→ **WHAT YOU ARE ASKED TO DO**
Repeat everything from the line holding "of the handle." to the line holding "obj.data.transform(world)", inclusive, exactly. Leave out the rest.

(Extracted data entries)
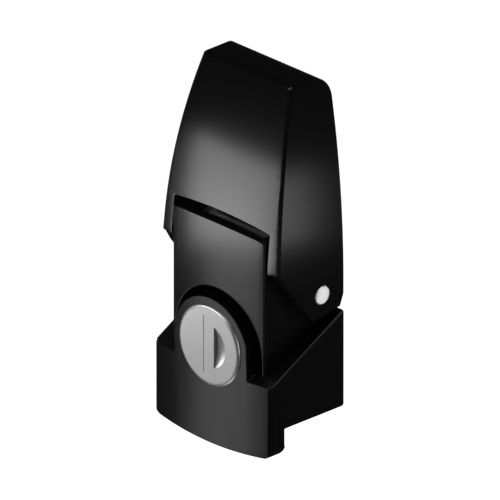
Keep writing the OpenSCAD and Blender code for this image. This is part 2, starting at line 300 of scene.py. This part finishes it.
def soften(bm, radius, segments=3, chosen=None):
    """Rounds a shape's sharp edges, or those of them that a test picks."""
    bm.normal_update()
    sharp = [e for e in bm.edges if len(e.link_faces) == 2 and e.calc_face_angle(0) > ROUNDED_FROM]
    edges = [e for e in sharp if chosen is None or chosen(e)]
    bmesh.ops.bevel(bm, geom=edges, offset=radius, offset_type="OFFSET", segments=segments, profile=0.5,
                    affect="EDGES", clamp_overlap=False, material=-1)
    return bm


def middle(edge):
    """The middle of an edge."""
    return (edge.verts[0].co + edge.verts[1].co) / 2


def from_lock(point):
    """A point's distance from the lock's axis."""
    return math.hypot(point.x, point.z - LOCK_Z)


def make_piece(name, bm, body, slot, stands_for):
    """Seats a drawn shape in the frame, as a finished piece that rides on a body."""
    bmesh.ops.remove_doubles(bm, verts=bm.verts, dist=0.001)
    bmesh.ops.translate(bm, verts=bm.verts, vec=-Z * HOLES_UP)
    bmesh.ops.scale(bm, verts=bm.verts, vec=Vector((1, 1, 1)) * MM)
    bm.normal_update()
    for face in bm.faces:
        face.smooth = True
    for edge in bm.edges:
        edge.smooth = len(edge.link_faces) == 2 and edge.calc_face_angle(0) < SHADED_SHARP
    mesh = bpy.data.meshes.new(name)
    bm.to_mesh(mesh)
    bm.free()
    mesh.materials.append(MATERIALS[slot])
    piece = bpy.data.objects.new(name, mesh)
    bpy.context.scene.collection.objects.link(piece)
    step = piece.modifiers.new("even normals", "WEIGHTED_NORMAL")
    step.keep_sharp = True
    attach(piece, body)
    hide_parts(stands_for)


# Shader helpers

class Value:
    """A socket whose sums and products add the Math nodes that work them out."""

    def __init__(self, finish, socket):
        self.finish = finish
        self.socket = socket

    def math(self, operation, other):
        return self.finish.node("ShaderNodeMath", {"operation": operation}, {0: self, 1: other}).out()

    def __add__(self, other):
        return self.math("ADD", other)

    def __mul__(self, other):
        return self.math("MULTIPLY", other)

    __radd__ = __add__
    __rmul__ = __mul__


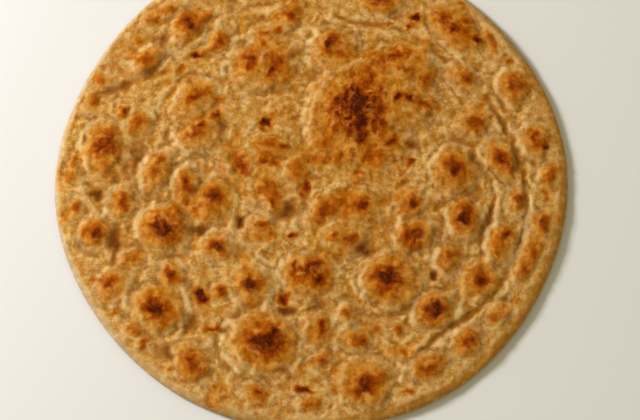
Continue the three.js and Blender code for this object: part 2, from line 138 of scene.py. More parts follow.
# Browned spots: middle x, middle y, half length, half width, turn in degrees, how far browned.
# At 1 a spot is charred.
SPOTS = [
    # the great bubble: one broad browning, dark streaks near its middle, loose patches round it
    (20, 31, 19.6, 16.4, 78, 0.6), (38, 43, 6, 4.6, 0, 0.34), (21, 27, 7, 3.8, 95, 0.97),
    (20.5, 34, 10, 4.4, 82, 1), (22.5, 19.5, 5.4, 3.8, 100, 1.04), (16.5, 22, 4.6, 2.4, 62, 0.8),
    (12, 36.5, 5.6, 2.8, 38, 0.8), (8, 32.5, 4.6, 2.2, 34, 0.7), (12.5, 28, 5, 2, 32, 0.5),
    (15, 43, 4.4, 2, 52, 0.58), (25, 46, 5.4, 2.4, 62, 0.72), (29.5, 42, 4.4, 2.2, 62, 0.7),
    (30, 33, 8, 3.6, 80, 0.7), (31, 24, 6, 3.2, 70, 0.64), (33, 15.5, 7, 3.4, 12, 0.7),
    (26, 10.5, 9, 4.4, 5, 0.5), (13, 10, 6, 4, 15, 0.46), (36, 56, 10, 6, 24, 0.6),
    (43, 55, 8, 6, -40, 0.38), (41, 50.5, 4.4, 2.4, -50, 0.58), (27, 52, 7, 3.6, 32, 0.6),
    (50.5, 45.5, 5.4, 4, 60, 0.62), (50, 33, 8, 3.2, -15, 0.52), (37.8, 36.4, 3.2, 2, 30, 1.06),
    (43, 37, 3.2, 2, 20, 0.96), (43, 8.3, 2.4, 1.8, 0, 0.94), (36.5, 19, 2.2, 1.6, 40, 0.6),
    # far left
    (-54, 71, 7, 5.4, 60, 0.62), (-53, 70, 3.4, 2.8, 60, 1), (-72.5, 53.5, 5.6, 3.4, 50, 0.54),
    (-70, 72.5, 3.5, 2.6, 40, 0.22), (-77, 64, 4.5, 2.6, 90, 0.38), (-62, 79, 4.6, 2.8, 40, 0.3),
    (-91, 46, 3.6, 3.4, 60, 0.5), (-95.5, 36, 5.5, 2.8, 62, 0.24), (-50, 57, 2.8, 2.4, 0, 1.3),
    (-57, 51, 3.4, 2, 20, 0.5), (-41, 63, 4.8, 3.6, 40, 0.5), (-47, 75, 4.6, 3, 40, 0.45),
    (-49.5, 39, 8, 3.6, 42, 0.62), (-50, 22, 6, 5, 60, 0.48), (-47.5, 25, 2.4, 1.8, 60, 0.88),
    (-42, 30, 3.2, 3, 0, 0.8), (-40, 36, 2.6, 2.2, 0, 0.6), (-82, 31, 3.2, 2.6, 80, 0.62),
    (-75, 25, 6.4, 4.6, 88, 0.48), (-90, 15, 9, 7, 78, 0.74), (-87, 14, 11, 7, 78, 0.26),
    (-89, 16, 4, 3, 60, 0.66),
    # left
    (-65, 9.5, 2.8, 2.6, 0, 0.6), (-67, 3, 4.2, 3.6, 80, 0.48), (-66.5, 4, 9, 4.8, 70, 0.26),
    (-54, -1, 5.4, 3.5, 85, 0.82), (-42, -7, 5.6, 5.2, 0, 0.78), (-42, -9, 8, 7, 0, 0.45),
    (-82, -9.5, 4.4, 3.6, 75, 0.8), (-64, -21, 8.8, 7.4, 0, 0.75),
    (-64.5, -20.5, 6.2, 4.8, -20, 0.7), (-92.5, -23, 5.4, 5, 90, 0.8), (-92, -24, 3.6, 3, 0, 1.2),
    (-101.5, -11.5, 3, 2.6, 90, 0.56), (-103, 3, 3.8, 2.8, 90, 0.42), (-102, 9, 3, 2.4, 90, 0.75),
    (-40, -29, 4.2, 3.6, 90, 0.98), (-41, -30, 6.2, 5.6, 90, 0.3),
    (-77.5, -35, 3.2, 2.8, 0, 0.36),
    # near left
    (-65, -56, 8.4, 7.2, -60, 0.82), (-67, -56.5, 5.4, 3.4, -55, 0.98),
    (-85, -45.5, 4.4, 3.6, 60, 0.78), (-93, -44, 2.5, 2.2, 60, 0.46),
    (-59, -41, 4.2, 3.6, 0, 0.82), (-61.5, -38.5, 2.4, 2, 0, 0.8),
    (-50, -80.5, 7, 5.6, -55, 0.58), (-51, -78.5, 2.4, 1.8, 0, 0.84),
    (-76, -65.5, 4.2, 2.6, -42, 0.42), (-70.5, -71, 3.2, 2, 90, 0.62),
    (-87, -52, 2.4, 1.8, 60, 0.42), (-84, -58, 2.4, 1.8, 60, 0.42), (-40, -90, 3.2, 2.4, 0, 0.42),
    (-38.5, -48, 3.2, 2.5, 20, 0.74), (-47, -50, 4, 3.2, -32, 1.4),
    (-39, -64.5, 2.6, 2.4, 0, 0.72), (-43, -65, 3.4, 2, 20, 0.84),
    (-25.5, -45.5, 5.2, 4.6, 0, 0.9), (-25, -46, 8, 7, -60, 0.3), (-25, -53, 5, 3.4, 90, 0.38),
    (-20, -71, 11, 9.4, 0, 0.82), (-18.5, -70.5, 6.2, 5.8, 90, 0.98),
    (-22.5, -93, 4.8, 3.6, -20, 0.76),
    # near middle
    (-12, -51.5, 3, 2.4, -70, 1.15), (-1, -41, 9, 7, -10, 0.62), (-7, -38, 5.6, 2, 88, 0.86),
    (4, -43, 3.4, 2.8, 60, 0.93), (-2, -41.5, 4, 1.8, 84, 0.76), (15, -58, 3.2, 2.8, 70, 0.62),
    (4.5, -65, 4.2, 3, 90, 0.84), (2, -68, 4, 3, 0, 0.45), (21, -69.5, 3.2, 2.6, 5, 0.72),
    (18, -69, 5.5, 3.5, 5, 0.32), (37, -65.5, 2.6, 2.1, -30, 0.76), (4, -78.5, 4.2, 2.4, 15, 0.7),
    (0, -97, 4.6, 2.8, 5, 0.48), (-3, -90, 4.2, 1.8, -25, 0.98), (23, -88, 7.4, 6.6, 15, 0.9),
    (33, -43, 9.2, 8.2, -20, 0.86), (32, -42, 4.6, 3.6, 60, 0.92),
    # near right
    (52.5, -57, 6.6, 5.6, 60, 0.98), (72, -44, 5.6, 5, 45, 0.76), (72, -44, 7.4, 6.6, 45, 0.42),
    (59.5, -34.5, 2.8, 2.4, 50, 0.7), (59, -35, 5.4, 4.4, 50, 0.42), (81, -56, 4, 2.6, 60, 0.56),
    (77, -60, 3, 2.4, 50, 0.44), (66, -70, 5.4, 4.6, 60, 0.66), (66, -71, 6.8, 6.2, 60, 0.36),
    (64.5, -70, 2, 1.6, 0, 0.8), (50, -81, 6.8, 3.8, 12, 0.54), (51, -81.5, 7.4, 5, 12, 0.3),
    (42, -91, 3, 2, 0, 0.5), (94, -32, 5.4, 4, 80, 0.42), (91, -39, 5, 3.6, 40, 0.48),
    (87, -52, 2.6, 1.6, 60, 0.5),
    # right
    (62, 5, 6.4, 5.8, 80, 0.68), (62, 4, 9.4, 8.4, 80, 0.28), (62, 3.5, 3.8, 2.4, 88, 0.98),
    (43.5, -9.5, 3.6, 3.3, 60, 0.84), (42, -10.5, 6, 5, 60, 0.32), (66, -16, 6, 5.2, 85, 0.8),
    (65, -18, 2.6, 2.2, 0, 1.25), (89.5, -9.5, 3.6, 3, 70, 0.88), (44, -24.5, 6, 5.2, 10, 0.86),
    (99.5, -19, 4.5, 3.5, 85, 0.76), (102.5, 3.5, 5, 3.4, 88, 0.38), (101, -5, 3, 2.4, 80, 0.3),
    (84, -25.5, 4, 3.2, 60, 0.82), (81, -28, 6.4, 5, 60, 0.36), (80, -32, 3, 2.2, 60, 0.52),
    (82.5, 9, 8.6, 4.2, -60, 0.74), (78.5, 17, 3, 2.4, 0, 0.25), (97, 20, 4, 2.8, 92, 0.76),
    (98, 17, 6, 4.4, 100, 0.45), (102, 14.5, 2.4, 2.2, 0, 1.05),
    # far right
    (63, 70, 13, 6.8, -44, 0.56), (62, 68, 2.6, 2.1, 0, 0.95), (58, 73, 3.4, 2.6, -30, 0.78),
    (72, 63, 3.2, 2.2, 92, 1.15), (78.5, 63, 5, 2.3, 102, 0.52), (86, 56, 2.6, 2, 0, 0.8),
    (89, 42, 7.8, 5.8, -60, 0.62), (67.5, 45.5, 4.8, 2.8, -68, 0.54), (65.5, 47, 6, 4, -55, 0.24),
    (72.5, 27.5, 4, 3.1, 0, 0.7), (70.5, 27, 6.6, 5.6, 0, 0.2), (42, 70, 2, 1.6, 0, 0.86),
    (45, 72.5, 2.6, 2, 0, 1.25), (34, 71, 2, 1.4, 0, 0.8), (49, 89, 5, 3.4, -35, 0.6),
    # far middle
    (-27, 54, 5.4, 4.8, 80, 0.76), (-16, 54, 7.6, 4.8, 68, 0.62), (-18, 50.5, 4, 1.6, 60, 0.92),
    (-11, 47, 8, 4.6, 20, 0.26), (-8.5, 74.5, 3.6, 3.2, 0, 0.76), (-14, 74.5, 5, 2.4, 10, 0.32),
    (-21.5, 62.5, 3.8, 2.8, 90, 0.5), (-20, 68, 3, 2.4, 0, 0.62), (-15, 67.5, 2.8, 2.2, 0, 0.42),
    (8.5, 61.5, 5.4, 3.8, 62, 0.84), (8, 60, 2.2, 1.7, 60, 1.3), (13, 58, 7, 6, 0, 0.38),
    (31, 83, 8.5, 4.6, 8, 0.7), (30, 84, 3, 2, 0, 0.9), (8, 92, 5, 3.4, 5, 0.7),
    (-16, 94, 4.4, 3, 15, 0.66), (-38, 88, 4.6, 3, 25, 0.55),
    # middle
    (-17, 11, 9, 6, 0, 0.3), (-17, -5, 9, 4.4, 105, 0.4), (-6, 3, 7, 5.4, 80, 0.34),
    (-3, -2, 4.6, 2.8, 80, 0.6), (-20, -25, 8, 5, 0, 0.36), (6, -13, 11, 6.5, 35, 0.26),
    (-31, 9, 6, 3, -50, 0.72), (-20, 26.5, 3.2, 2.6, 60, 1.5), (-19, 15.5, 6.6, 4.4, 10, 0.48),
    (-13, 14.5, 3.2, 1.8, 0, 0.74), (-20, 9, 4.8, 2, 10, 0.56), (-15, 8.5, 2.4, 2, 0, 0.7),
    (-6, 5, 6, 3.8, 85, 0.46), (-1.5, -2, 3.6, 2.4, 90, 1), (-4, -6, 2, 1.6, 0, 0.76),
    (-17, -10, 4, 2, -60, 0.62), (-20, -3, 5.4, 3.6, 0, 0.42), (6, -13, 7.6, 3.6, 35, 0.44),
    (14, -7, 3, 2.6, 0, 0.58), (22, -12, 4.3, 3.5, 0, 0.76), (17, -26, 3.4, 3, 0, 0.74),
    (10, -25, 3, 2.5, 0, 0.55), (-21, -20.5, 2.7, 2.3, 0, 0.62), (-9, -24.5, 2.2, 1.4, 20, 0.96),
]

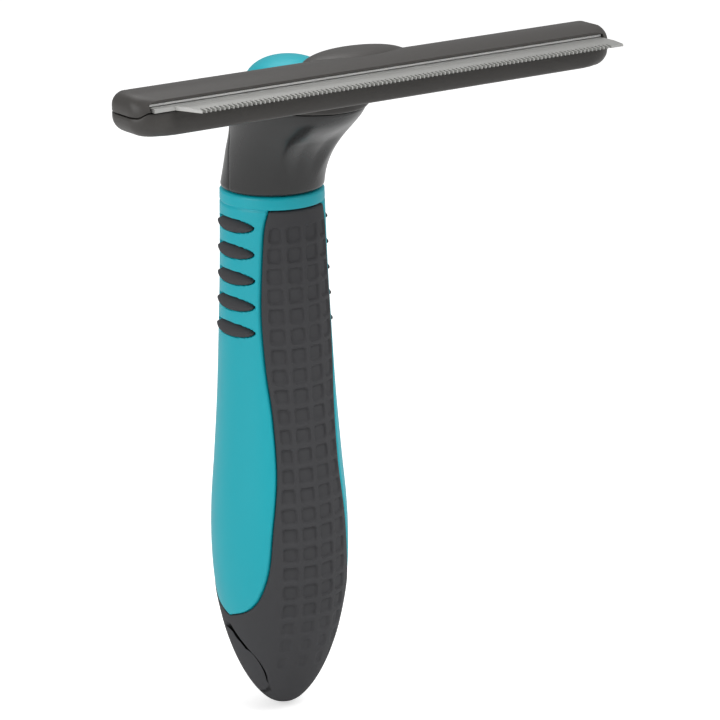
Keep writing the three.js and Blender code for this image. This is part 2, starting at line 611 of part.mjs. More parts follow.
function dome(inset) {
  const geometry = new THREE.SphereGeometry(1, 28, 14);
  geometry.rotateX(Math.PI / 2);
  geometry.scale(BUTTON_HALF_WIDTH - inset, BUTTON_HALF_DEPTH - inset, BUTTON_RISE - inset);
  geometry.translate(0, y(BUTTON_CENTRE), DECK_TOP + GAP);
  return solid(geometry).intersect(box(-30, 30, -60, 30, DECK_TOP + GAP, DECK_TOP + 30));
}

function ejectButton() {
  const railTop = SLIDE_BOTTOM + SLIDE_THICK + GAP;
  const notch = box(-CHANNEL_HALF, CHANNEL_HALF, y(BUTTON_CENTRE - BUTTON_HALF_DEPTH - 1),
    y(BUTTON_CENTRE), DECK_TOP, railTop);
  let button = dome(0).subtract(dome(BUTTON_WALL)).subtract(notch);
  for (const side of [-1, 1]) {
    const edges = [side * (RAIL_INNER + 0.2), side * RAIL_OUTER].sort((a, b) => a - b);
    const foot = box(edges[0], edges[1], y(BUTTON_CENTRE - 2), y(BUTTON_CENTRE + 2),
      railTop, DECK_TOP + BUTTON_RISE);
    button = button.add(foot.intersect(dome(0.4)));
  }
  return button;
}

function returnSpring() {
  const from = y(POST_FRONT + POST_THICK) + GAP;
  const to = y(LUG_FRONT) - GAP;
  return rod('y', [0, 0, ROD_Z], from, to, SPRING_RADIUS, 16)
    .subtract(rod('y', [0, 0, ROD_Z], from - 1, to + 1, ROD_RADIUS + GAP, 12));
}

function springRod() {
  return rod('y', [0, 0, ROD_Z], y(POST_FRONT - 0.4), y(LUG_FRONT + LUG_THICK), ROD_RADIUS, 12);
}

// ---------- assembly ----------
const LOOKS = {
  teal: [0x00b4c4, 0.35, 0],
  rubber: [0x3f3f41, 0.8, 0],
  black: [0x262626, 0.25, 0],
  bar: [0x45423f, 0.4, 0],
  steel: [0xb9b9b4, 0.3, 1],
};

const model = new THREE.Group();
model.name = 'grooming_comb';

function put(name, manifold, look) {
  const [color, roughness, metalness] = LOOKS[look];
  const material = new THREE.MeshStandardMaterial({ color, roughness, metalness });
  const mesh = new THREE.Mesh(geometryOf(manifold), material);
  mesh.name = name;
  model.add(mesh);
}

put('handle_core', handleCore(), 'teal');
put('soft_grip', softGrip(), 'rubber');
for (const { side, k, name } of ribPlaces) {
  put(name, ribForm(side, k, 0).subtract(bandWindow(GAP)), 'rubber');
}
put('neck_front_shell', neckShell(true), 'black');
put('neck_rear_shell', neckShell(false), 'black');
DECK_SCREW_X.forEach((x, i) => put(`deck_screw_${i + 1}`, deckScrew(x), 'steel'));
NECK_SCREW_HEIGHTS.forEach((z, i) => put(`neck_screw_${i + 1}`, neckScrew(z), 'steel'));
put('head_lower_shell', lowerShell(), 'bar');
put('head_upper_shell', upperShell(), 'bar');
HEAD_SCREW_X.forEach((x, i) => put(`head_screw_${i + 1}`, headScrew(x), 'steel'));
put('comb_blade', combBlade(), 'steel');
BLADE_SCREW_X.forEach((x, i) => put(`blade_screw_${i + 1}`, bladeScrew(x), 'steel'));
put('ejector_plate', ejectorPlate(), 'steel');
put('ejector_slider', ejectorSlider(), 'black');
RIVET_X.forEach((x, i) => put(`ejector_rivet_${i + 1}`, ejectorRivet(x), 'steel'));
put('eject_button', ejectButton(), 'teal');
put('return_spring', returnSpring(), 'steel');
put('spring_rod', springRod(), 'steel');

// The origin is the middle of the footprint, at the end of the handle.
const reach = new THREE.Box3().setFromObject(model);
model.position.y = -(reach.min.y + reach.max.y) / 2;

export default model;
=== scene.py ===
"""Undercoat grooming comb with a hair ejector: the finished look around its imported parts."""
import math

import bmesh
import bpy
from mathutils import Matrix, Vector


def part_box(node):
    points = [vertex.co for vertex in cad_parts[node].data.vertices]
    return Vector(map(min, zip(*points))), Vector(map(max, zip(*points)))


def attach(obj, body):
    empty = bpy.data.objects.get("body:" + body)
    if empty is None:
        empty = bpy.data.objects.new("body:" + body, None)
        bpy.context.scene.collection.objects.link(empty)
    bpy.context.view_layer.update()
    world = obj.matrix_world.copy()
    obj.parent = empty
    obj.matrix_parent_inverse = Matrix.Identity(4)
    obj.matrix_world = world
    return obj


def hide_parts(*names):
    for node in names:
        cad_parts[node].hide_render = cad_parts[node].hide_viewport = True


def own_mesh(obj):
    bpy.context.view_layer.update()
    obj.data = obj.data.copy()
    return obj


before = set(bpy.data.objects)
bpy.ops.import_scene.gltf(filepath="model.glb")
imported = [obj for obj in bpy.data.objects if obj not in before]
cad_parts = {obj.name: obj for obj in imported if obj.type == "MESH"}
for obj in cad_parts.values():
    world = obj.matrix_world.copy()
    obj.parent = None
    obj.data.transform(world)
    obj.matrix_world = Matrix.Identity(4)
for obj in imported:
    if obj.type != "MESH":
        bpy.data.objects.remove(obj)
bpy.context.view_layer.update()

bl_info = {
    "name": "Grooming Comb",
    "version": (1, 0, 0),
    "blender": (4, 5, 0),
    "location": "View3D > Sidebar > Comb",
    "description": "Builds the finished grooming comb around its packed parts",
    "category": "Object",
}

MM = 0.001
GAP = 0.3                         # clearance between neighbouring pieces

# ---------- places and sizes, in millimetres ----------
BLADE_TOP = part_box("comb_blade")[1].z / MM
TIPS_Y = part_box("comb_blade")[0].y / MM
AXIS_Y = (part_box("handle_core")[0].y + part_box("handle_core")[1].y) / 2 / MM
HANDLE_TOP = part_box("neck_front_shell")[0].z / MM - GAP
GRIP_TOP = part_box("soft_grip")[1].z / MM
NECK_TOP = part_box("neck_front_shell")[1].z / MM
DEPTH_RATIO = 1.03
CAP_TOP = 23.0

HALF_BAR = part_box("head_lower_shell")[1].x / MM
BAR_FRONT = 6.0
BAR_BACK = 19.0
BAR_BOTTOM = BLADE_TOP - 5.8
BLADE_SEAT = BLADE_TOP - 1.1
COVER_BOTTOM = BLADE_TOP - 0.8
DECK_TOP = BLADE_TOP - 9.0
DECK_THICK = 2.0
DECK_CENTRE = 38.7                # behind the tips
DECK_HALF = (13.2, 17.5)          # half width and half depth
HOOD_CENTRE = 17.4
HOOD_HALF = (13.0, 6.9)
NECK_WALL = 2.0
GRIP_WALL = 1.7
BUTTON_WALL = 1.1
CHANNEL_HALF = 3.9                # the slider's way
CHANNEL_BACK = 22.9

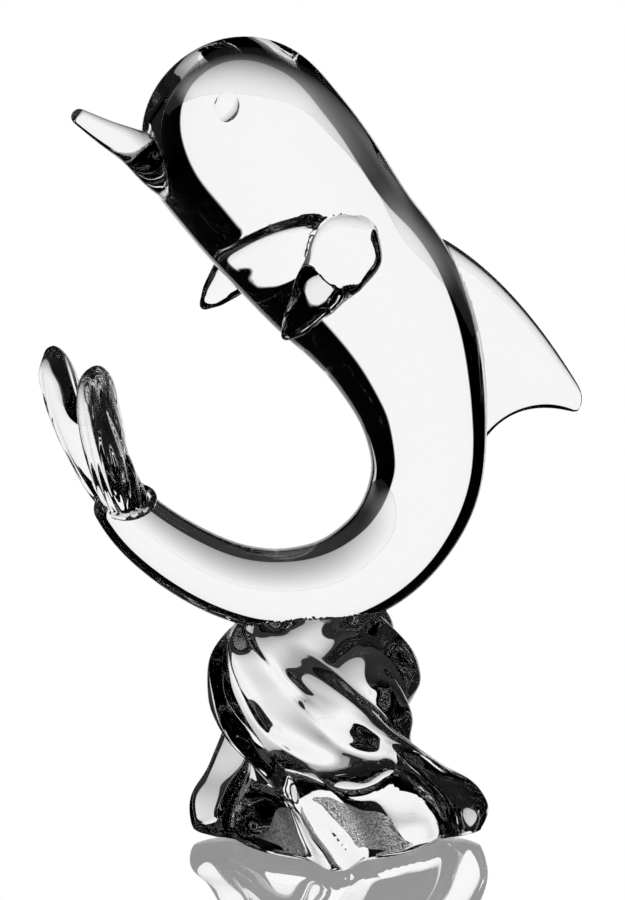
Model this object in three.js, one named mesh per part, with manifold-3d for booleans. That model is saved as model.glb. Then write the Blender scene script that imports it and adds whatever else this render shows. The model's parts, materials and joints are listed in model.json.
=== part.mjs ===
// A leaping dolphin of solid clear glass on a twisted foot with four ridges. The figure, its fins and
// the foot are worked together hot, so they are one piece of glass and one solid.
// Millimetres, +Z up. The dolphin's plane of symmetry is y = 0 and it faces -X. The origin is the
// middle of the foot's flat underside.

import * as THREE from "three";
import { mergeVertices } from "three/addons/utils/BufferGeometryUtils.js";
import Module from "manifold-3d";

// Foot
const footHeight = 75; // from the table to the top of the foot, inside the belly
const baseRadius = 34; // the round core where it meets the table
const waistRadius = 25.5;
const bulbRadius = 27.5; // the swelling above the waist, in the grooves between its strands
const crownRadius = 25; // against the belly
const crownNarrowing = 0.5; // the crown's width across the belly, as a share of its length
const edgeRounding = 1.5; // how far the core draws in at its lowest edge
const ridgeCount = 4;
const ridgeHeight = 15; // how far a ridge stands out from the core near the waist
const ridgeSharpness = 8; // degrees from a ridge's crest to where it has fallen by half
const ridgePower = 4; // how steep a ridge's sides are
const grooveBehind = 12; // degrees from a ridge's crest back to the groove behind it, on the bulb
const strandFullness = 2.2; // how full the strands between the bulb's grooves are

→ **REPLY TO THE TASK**
// The origin is the middle of the footprint, at the end of the handle.
const reach = new THREE.Box3().setFromObject(model);
model.position.y = -(reach.min.y + reach.max.y) / 2;

export default model;
=== scene.py ===
"""Undercoat grooming comb with a hair ejector: the finished look around its imported parts."""
import math

import bmesh
import bpy
from mathutils import Matrix, Vector


def part_box(node):
    points = [vertex.co for vertex in cad_parts[node].data.vertices]
    return Vector(map(min, zip(*points))), Vector(map(max, zip(*points)))


def attach(obj, body):
    empty = bpy.data.objects.get("body:" + body)
    if empty is None:
        empty = bpy.data.objects.new("body:" + body, None)
        bpy.context.scene.collection.objects.link(empty)
    bpy.context.view_layer.update()
    world = obj.matrix_world.copy()
    obj.parent = empty
    obj.matrix_parent_inverse = Matrix.Identity(4)
    obj.matrix_world = world
    return obj


def hide_parts(*names):
    for node in names:
        cad_parts[node].hide_render = cad_parts[node].hide_viewport = True


def own_mesh(obj):
    bpy.context.view_layer.update()
    obj.data = obj.data.copy()
    return obj


before = set(bpy.data.objects)
bpy.ops.import_scene.gltf(filepath="model.glb")
imported = [obj for obj in bpy.data.objects if obj not in before]
cad_parts = {obj.name: obj for obj in imported if obj.type == "MESH"}
for obj in cad_parts.values():
    world = obj.matrix_world.copy()
    obj.parent = None
    obj.data.transform(world)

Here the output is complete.